At a meeting of the state's top water officials in Sacramento on Friday the mood was grim, despite the welcome news that federal aid was on the way.

Water resources secretary John Laird called the drought a catastrophe that had not been mitigated by recent rains in the state.

Job losses among farm workers were expected to be so acute that $60 million of the federal assistance was expected to be used to shore up food banks.

"This is a disaster that crosses over into employment and food," he said.

Laird said the state was moving quickly to help the communities most affected by the dry conditions, sending low-security prison inmates to lay pipe in the parched town of Willits to improve access to water.

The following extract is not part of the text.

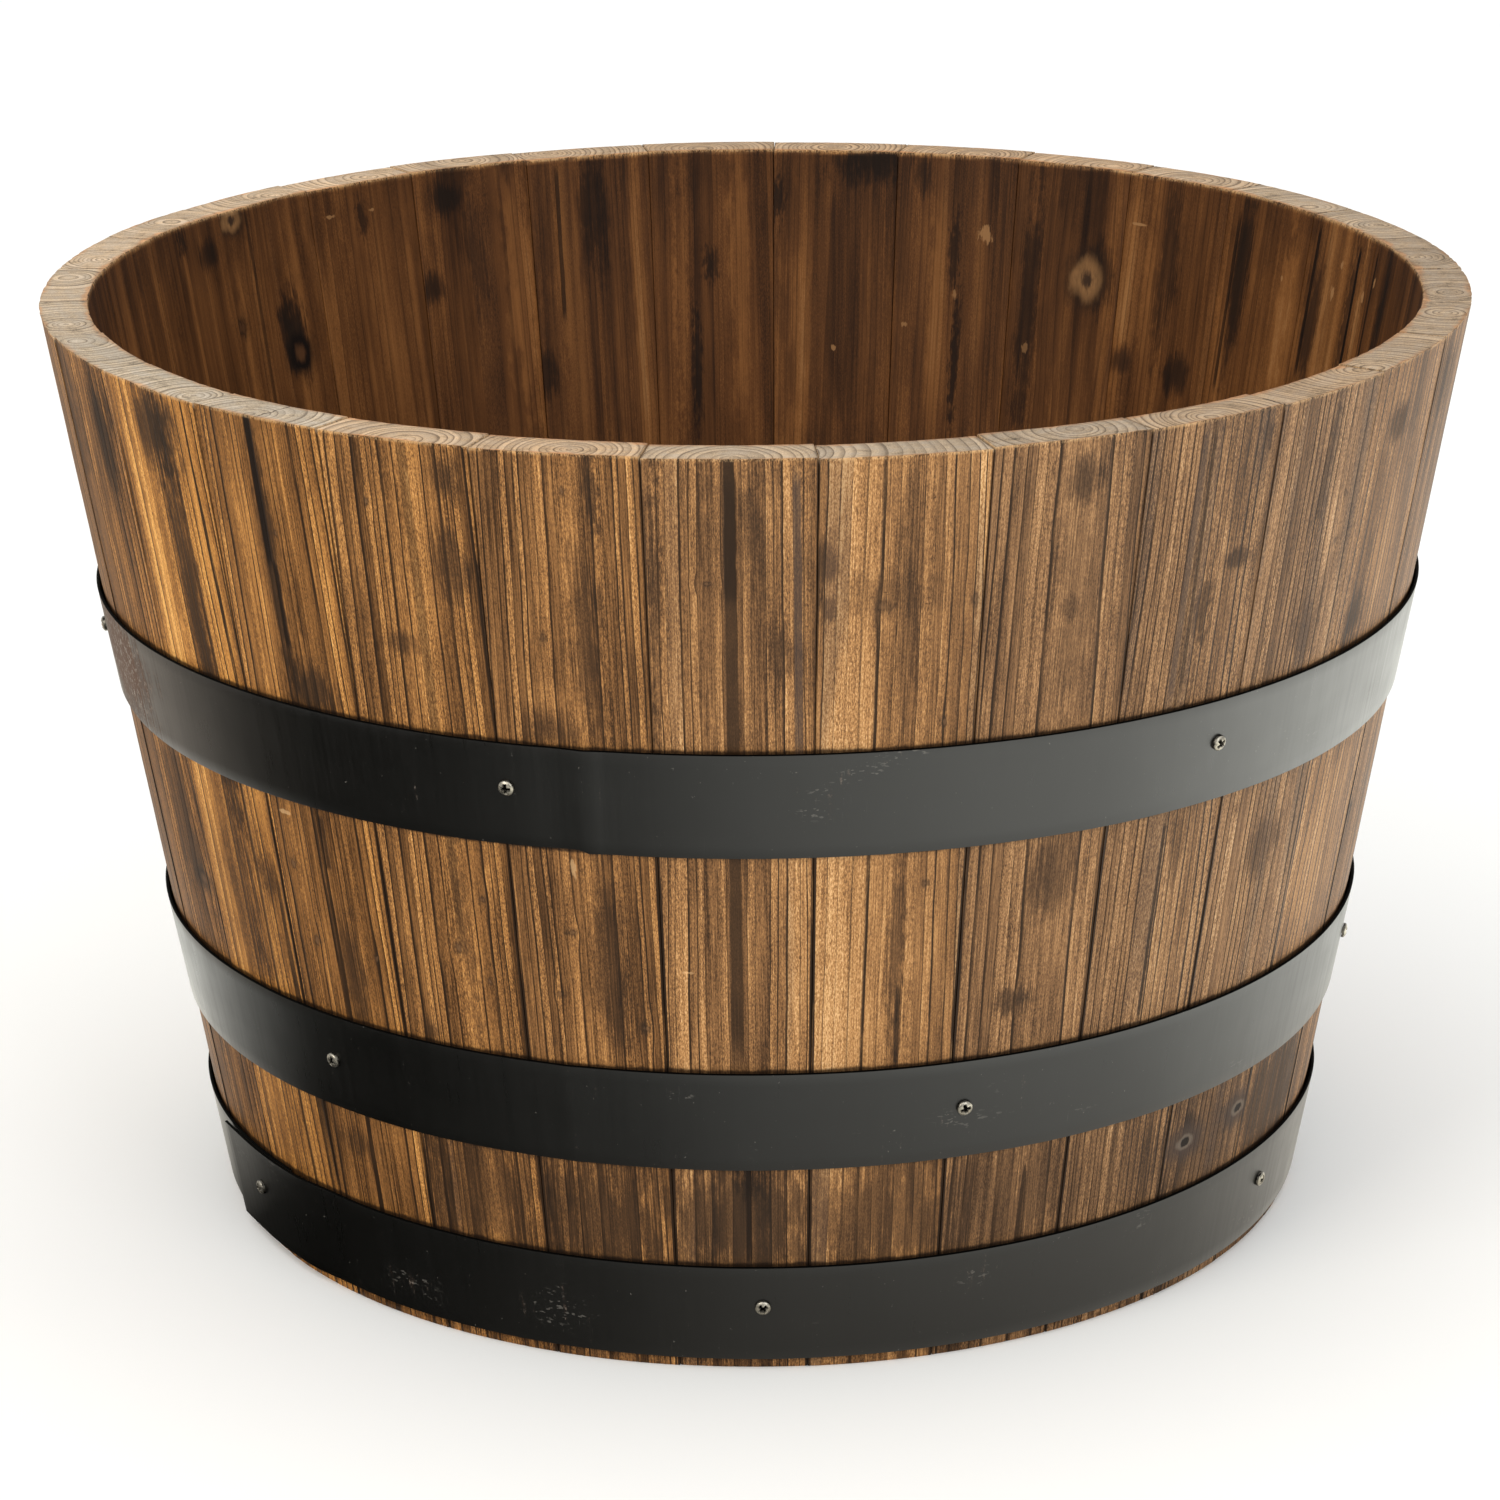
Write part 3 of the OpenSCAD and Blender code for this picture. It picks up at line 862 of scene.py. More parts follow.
# Marks that the photograph shows, as kind, angle, height, width, length and strength
SPOT_ROWS = (
    # outer faces, left of the front
    (Mark.SCORCH, -70.0, 372, 40, 80, 0.7),
    (Mark.SCORCH, -61.0, 378, 24, 60, 1.2),
    # the broad soft burns at about 70 mm, here and at the front and right, darken the band between the foot
    # and middle hoops: partly soot, partly painted shade between the hoops
    (Mark.SCORCH, -64.0, 72, 70, 70, 0.4),
    (Mark.SCORCH, -51.6, 188, 70, 110, 0.6),
    (Mark.SCORCH, -51.6, 70, 70, 70, 0.3),
    (Mark.SCORCH, -26.7, 70, 80, 70, 0.8),
    (Mark.PALE, -26.7, 190, 70, 110, 0.3),
    (Mark.SPLIT, -38.8, 400, 1.0, 10, 0.9),
    (Mark.SPLIT, 41.2, 400, 1.2, 10, 1.0),
    (Mark.SCORCH, -62.0, 200, 32, 110, 0.7),
    (Mark.KNOT, -60.0, 177, 12, 9, 0.6),
    (Mark.CHECK, -57.4, 350, 1.6, 60, 0.6),
    (Mark.PALE, -55.0, 270, 19, 300, 1.9),
    (Mark.SCORCH, -51.2, 386, 30, 44, 1.5),
    (Mark.SCORCH, -50.4, 300, 13, 260, 1.3),
    (Mark.PALE, -47.0, 300, 12, 180, 1.4),
    (Mark.SCORCH, -47.6, 196, 13, 22, 1.0),
    (Mark.PALE, -42.6, 330, 24, 150, 0.9),
    (Mark.CHECK, -39.7, 374, 3.4, 70, 1.0),
    (Mark.CHECK, -39.2, 326, 2.4, 40, 0.9),
    (Mark.SCORCH, -39.6, 350, 9, 130, 0.9),
    (Mark.SCORCH, -37.4, 290, 30, 26, 1.0),
    (Mark.PIN_KNOT, -38.5, 357, 2.4, 4, 0.7),
    (Mark.CHECK, -38.9, 222, 2.8, 26, 0.7),
    (Mark.SCORCH, -38.0, 165, 12, 60, 0.7),
    (Mark.PIN_KNOT, -43.3, 208, 3.4, 5, 0.7),
    (Mark.PIN_KNOT, -42.0, 174, 3.4, 5, 0.7),
    (Mark.PIN_KNOT, -35.0, 174, 3, 5, 0.6),
    (Mark.SCORCH, -41.0, 80, 22, 16, 0.6),
    (Mark.CHIP, -43.2, 231, 9, 2.6, 0.6),
    (Mark.PITH, -25.8, 300, 4.2, 240, 0.55),
    (Mark.PIN_KNOT, -29.3, 378, 2.2, 4, 0.8),
    (Mark.SCORCH, -27.8, 320, 15, 10, 0.8),
    (Mark.SCORCH, -22.9, 354, 18, 34, 0.8),
    (Mark.SCORCH, -22.6, 392, 12, 20, 0.7),
    (Mark.PIN_KNOT, -26.0, 188, 5, 6, 0.8),
    (Mark.SCORCH, -25.3, 190, 7, 110, 0.6),
    (Mark.PIN_KNOT, -23.4, 211, 2.6, 4, 0.8),
    (Mark.PIN_KNOT, -23.5, 174, 2.2, 3, 0.7),
    (Mark.SCORCH, -30.0, 146, 10, 14, 0.7),
    (Mark.SCORCH, -11.7, 390, 7, 40, 0.7),
    (Mark.SCORCH, -12.8, 330, 13, 100, 0.7),
    (Mark.SCORCH, -15.5, 289, 28, 20, 0.7),
    (Mark.PALE, -16.0, 303, 26, 14, 0.6),
    (Mark.PIN_KNOT, -16.0, 328, 2.6, 5, 0.8),
    (Mark.PIN_KNOT, -13.8, 390, 2.2, 4, 0.7),
    (Mark.CHECK, -20.6, 332, 1.5, 60, 0.9),
    (Mark.SCORCH, -12.5, 188, 14, 110, 0.6),
    (Mark.PIN_KNOT, -15.7, 201, 4, 3, 0.7),
    (Mark.PIN_KNOT, -17.0, 173, 3.6, 3, 0.6),
    (Mark.PIN_KNOT, -9.8, 160, 4, 5, 0.8),
    (Mark.CHIP, -15.0, 230, 2.6, 9, 0.6),
    # outer faces, the front stave
    (Mark.PITH, -1.95, 272, 5.2, 280, 0.85),
    (Mark.PITH, -1.95, 378, 4.6, 70, 0.9),
    (Mark.CHECK, -1.2, 74, 2.2, 50, 0.8),
    # broad soft burns at 70 mm: partly soot, partly painted shade between the foot and middle hoops
    (Mark.SCORCH, -14.0, 70, 80, 70, 0.9),
    (Mark.SCORCH, -2.0, 70, 80, 70, 1.2),
    (Mark.SCORCH, 10.5, 70, 80, 70, 0.9),
    (Mark.SCORCH, 23.0, 70, 80, 70, 0.65),
    (Mark.SCORCH, 35.0, 70, 80, 70, 0.4),
    (Mark.SCORCH, 47.8, 70, 80, 70, 0.6),
    (Mark.SCORCH, 60.2, 70, 80, 70, 0.8),
    (Mark.SCORCH, -1.9, 350, 70, 120, 0.3),
    (Mark.PALE, 10.5, 190, 80, 110, 0.3),
    (Mark.PALE, 35.3, 190, 80, 110, 0.4),
    (Mark.PALE, 47.8, 190, 80, 110, 0.7),
    (Mark.PALE, 60.2, 190, 80, 110, 0.9),
    (Mark.SCORCH, -1.2, 90, 12, 14, 0.8),
    (Mark.SCORCH, -7.4, 345, 5, 130, 0.7),
    (Mark.PIN_KNOT, -3.7, 354, 4.4, 2, 0.7),
    (Mark.SCORCH, 1.6, 326, 9, 32, 0.8),
    (Mark.STREAK, 2.9, 340, 3.4, 130, 0.9),
    (Mark.SCORCH, -0.6, 375, 9, 50, 0.5),
    (Mark.CHIP, -6.0, 186, 7, 1.4, 0.5),
    # outer faces, right of the front
    (Mark.SCORCH, 5.0, 361, 11, 22, 1.0),
    (Mark.SCORCH, 5.0, 343, 7, 12, 1.0),
    (Mark.SCORCH, 9.4, 349, 44, 22, 0.4),
    (Mark.PIN_KNOT, 9.2, 343, 6, 6, 0.6),
    (Mark.PIN_KNOT, 16.0, 343, 3.6, 6, 0.7),
    (Mark.PIN_KNOT, 14.2, 293, 2.6, 4, 0.7),
    (Mark.SCORCH, 10.9, 345, 9, 120, 0.5),
    (Mark.CHECK, 11.6, 160, 2.0, 40, 0.8),
    (Mark.SCORCH, 11.2, 195, 7, 90, 0.7),
    (Mark.PIN_KNOT, 13.4, 223, 3, 4, 0.7),
    (Mark.SCORCH, 23.8, 388, 14, 26, 0.9),
    (Mark.SCORCH, 23.6, 335, 9, 10, 0.6),
    (Mark.SCORCH, 24.4, 345, 20, 130, 0.4),
    (Mark.SCORCH, 24.2, 220, 20, 40, 0.8),
    (Mark.SCORCH, 21.6, 165, 14, 12, 0.9),
    (Mark.PIN_KNOT, 23.0, 166, 3.4, 4, 0.7),
    (Mark.STREAK, 34.0, 345, 3.0, 125, 0.7),
    (Mark.PITH, 34.9, 345, 1.8, 125, 0.7),
    (Mark.SCORCH, 36.0, 324, 8, 30, 0.9),
    (Mark.SCORCH, 38.8, 343, 16, 8, 0.9),
    (Mark.SCORCH, 40.3, 394, 5, 20, 0.8),
    (Mark.CHECK, 35.3, 188, 1.6, 100, 0.9),
    (Mark.SCORCH, 37.0, 222, 10, 40, 0.6),
    (Mark.PALE, 31.0, 200, 8, 90, 0.5),
    (Mark.SCORCH, 48.2, 378, 6, 60, 0.8),
    (Mark.PALE, 50.2, 345, 12, 40, 0.7),
    (Mark.PIN_KNOT, 51.3, 357, 2.2, 3, 0.8),
    (Mark.PIN_KNOT, 51.1, 337, 2.2, 3, 0.8),
    (Mark.SCORCH, 49.0, 302, 20, 32, 0.6),
    (Mark.SCORCH, 48.4, 206, 20, 32, 0.8),
    (Mark.NAIL, 44.3, 73, 10, 7, 1.0),
    (Mark.NAIL, 52.6, 77, 10, 7, 1.0),
    (Mark.SCORCH, 44.6, 78, 14, 22, 0.8),
    (Mark.SCORCH, 50.8, 78, 14, 18, 0.6),
    (Mark.SCORCH, 58.5, 379, 17, 17, 1.0),
    (Mark.PALE, 60.6, 322, 20, 80, 0.8),
    (Mark.SCORCH, 57.2, 297, 18, 22, 0.7),
    (Mark.PIN_KNOT, 57.8, 325, 2.4, 14, 0.7),
    (Mark.PIN_KNOT, 60.6, 150, 3, 5, 0.8),
    (Mark.SCORCH, 68.5, 384, 40, 36, 0.6),
    (Mark.PIN_KNOT, 67.0, 195, 6, 6, 0.9),
    # inner faces, left of the back
    (Mark.PALE, 246.4, 345, 80, 200, 0.2),
    (Mark.PALE, 234.0, 345, 80, 200, 0.6),
    (Mark.PALE, 221.5, 345, 80, 200, 0.5),
    (Mark.PALE, 209.1, 345, 80, 200, 0.3),
    (Mark.SCORCH, 196.7, 330, 80, 180, 0.3),
    (Mark.SCORCH, 247.0, 396, 8, 14, 1.0),
    (Mark.SCORCH, 243.0, 385, 18, 14, 0.8),
    (Mark.PALE_KNOT, 238.5, 397, 16, 13, 0.8),
    (Mark.PIN_KNOT, 239.6, 347, 8, 9, 0.7),
    (Mark.CHECK, 236.4, 350, 2.0, 110, 0.5),
    (Mark.SCORCH, 232.2, 337, 16, 40, 1.5),
    (Mark.KNOT, 231.8, 328, 12, 15, 1.0),
    (Mark.SCORCH, 221.6, 386, 6, 18, 0.8),
    (Mark.SCORCH, 212.0, 388, 18, 16, 1.0),
    (Mark.SCORCH, 214.3, 346, 11, 17, 1.0),
    (Mark.SCORCH, 209.0, 355, 10, 60, 0.6),
    (Mark.PALE, 204.6, 345, 16, 190, 1.1),
    (Mark.PALE, 199.0, 345, 10, 180, 0.7),
    (Mark.SCORCH, 202.6, 298, 14, 24, 0.8),
    (Mark.CHECK, 200.0, 360, 2.2, 80, 0.6),
    (Mark.SCORCH, 196.5, 375, 16, 70, 0.7),
    (Mark.PALE, 191.8, 335, 9, 180, 1.0),
    (Mark.PALE, 187.6, 345, 8, 170, 0.9),
    (Mark.PALE, 181.6, 345, 11, 180, 1.0),
    (Mark.SCORCH, 186.2, 295, 5, 60, 0.9),
    (Mark.SCORCH, 184.5, 346, 8, 16, 0.8),
    # inner faces, right of the back
    (Mark.SCORCH, 171.9, 345, 80, 200, 0.3),
    (Mark.SCORCH, 159.5, 345, 80, 200, 0.2),
    (Mark.SCORCH, 147.1, 345, 80, 200, 0.25),
    (Mark.PALE, 122.2, 345, 80, 200, 0.4),
    (Mark.PALE, 109.8, 345, 80, 200, 0.8),
    (Mark.SCORCH, 177.8, 378, 8, 20, 1.0),
    (Mark.PALE, 174.5, 330, 7, 140, 0.5),
    (Mark.SCORCH, 168.5, 396, 36, 22, 1.0),
    (Mark.SCORCH, 163.2, 392, 10, 24, 0.8),
    (Mark.PALE, 161.0, 330, 9, 170, 0.9),
    (Mark.SCORCH, 158.8, 300, 5, 70, 1.1),
    (Mark.SCORCH, 159.4, 355, 6, 40, 0.8),
    (Mark.CHIP, 156.2, 364, 8, 9, 0.9),
    (Mark.CHIP, 159.2, 334, 3, 5, 0.7),
    (Mark.CHIP, 171.8, 305, 2.6, 3, 0.8),
    (Mark.CHIP, 164.4, 318, 3, 2.6, 0.7),
    (Mark.CHIP, 110.6, 370, 3.6, 6, 1.2),
    (Mark.CHIP, 109.8, 384, 2.6, 5, 1.0),
    (Mark.CHIP, 104.5, 374, 3, 6, 1.1),
    (Mark.CHIP, 102.4, 383, 3, 5, 1.0),
    (Mark.CHIP, 119.5, 368, 2.6, 3, 0.8),
    (Mark.CHIP, 225.4, 388, 6, 1.8, 0.8),
    (Mark.CHIP, 220.3, 388, 3, 2, 0.8),
    (Mark.SCORCH, 151.0, 330, 10, 140, 0.7),
    (Mark.CHIP, 151.0, 312, 3, 7, 0.5),
    (Mark.SCORCH, 143.0, 350, 14, 34, 0.7),
    (Mark.PALE_KNOT, 144.6, 348, 19, 24, 1.0),
    (Mark.PALE, 139.8, 362, 30, 130, 1.2),
    (Mark.SCORCH, 139.8, 312, 14, 14, 1.0),
    (Mark.CHIP, 139.2, 378, 10, 1.8, 1.0),
    (Mark.SCORCH, 135.2, 360, 14, 80, 0.8),
    (Mark.SCORCH, 132.4, 311, 16, 20, 1.0),
    (Mark.SCORCH, 125.6, 365, 12, 90, 1.2),
    (Mark.CHECK, 126.8, 350, 2.2, 90, 0.6),
    (Mark.PALE, 118.4, 350, 9, 110, 1.3),
    (Mark.SCORCH, 113.5, 355, 12, 70, 1.2),
    (Mark.CHECK, 114.6, 362, 2.4, 76, 0.7),
    (Mark.CHECK, 106.6, 366, 2.4, 64, 0.8),
    (Mark.SCORCH, 107.2, 360, 6, 80, 1.0),
    (Mark.PALE, 105.0, 365, 5, 80, 1.2),
    (Mark.CHECK, 102.8, 368, 2, 60, 0.7),
    (Mark.SCORCH, 99.4, 376, 9, 60, 1.1),
)
SPOTS = [Spot(*row) for row in SPOT_ROWS]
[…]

"We can't make it rain, but we're sending water where we need it the most, saving what we can and asking everyone to conserve," Laird said.

Obama said the federal government will help California as it adjusts policies to conserve more water. But he said it will take a lasting effort over the long haul to combat carbon emissions blamed for global warming.

"We have to be clear: a changing climate means that weather-related disasters like droughts, wildfires, storms, floods are potentially going to be costlier and they're going to be harsher," he said.

Droughts have existed for eons, he said, "but scientific evidence shows that a changing climate is going to make them more intense... Unless and until we do more to combat carbon pollution that causes climate change, this trend is going to get worse."

Given congressional gridlock over the issue, Obama might be building a case to impose some measures this year against climate change via executive order, part of an effort to take action where he can with or without congressional approval.

Beyond California's drought, Obama's 2015 budget proposal, expected in March, will include $1 billion to help communities prepare for climate change, the White House said.

The so-called Climate Resilience Fund will pay for research on climate change and fund technologies and infrastructure to blunt its impact.